As backbencher Brazil partied and supposed frontrunner America sulked, some Olympic athletes and the Rev. Jesse Jackson said the former administration’s unpopular actions in Iraq – leading in some global quarters to caricatures of a cowboy country run from a ranch in Texas – played into the first-round ouster of the Windy City from Olympic contention.

"I'm still in a state of shock. … Maybe there is some hangover from politics, from the last eight years," three-time Olympic gold medalist swimmer Ambrose "Rowdy" Gaines told AFP.

The idea that the President Obama, whose international poll numbers have eased some negative internationalist views of America, failed to sway the IOC’s international body only proved, to some, a silent bias against the US -- especially since Chicago and Tokyo were considered front-runners.

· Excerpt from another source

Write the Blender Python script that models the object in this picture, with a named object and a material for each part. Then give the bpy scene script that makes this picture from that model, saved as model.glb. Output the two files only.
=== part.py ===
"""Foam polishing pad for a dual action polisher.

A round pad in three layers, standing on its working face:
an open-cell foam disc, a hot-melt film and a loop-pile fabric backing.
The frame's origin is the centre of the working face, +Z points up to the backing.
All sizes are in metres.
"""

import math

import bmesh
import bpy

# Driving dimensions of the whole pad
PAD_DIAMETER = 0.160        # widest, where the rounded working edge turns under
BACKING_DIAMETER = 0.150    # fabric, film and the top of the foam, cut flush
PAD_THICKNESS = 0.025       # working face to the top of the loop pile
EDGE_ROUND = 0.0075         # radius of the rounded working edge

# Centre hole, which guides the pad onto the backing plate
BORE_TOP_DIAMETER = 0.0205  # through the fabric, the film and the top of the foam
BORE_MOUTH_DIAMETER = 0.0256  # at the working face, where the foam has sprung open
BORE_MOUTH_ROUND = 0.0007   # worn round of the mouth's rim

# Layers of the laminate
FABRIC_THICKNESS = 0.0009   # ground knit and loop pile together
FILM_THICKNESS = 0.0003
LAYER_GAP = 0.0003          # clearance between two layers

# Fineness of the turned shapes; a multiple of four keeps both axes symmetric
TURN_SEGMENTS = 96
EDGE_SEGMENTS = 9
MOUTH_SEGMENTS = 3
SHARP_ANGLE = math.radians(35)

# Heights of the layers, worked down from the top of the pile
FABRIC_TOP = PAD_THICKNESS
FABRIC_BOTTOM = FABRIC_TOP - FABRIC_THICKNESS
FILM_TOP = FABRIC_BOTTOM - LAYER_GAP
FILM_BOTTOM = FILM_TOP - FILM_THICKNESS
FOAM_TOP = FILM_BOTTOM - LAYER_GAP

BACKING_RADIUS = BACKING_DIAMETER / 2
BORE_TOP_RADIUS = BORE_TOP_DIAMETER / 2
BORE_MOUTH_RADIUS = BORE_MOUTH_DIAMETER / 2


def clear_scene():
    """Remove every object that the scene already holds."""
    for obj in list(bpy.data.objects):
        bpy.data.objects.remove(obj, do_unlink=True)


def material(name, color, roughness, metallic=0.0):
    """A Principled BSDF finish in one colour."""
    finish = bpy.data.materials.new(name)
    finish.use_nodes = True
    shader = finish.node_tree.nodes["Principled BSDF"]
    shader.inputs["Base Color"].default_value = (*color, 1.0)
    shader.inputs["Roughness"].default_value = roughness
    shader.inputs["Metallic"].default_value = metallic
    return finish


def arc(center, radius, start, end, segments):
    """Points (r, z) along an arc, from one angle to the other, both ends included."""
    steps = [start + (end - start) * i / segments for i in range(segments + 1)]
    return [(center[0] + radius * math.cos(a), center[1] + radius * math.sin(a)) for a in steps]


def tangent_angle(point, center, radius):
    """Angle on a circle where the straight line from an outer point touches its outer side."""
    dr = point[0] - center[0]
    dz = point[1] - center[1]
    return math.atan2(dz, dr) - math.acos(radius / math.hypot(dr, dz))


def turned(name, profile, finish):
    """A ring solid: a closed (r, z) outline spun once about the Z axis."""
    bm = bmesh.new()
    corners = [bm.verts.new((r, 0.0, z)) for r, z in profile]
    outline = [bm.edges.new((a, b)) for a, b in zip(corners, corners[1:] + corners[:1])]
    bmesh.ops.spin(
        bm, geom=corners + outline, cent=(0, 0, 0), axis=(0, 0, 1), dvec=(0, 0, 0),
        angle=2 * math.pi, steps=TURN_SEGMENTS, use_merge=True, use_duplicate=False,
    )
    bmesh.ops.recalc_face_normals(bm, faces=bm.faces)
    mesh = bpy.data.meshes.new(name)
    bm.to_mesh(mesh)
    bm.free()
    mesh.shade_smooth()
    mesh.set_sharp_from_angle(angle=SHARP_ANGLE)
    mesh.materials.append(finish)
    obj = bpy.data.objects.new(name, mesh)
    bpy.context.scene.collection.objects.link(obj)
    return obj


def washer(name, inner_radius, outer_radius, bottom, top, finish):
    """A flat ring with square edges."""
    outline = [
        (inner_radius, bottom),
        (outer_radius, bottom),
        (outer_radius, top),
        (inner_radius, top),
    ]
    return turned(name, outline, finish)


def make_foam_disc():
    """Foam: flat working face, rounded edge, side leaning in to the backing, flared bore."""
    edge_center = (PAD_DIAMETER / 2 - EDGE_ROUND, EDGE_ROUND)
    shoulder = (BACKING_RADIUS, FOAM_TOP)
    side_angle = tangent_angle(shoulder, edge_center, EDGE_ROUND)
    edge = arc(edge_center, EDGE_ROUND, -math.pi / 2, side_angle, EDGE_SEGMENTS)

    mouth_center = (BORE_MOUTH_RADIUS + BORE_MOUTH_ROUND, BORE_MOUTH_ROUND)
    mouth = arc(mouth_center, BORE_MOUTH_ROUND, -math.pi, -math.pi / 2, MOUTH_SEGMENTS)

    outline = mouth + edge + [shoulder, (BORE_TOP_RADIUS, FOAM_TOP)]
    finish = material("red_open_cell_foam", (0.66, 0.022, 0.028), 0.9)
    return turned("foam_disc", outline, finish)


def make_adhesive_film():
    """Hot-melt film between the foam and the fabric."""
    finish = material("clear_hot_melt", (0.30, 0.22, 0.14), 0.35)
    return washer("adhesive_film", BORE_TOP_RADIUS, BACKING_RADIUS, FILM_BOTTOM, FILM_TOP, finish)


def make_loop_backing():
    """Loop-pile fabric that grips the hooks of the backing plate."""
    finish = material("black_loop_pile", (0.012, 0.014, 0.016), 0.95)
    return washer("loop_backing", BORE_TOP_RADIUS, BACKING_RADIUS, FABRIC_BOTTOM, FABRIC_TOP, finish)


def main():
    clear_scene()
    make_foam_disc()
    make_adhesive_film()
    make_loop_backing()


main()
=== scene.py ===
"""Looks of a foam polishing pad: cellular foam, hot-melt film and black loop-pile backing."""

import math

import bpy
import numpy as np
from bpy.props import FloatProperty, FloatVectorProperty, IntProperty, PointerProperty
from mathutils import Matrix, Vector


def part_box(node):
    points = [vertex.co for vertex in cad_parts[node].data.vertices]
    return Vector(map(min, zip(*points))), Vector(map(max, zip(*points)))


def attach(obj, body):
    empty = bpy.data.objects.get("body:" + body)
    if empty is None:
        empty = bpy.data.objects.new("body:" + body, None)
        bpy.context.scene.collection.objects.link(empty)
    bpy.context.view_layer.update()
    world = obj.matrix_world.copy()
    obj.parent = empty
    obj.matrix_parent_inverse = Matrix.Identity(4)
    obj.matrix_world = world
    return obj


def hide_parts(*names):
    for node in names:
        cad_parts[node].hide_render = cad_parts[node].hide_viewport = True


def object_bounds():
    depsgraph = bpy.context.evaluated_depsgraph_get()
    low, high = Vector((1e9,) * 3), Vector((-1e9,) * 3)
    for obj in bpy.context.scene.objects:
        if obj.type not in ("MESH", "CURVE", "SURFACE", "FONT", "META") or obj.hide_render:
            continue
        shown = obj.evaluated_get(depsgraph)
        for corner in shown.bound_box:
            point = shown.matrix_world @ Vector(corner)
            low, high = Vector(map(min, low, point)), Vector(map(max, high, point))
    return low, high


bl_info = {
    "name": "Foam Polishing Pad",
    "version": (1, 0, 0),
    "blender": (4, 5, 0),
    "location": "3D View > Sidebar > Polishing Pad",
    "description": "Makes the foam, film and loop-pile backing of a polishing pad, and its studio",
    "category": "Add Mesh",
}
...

Kent Redfield, political science professor at University of Illinois-Springfield, told USA Today that "Obama is personally very popular internationally, but the U.S. as a country is still suffering the fallout of eight years of the cowboy foreign policy under Bush.”

Even some who are close to the IOC agreed. “They don’t like us at all,” former IOC adviser Bill Mallon said about the Olympic committee, according to Politico.

In some ways, blaming Bush is an understandable reaction from disappointed Americans, and especially Chicagoans, many who saw their “A team” -- including Obama, First Lady Michelle Obama, and TV hostess Oprah Winfrey -- falter hard in Copenhagen.

Conservative radio talkmeister Rush Limbaugh argued that the blame shouldn't be put on Bush, but on President Obama for fueling subliminal bias toward the United States.

“There may be some love for him, but there certainly is no respect for him,” Limbaugh said. “He doesn’t understand how delighted the world is to make him look foolish in order to take a swipe at our country.”

There are, of course, other possible reasons to dismiss America’s bid, experts say. (The IOC, for one, holds a secret vote, and tends to keep mum about its decisions.)

Both the Salt Lake City and Atlanta Olympics were dogged by charges of corruption in the bidding process. New York’s bid to host the 2012 Olympics also failed miserably.

What’s more, Chicago’s reputation as a pay-to-play political city may have also been off-putting to IOC members looking for a “clean” Olympics, especially given proposed financing that some critics called “iffy.” The recent gang-related beating death of an honors student in Chicago, Mr. Jackson said, may have also played a role in sullying the city’s pitch as a warm, diverse city.

A less conspiratorial scenario is simply that the IOC had seen economic and social progress in South America which deserved a reward with a major Olympics -- the continent’s first.

The IOC "definitely would love to see the continents that have not yet organized the Games like Africa or Latin America do that in the future,” IOC President Jacques Rogge told the Beijing 2008 website, in an August 2007 interview. “I cannot tell you exactly when, but I will see it in my life."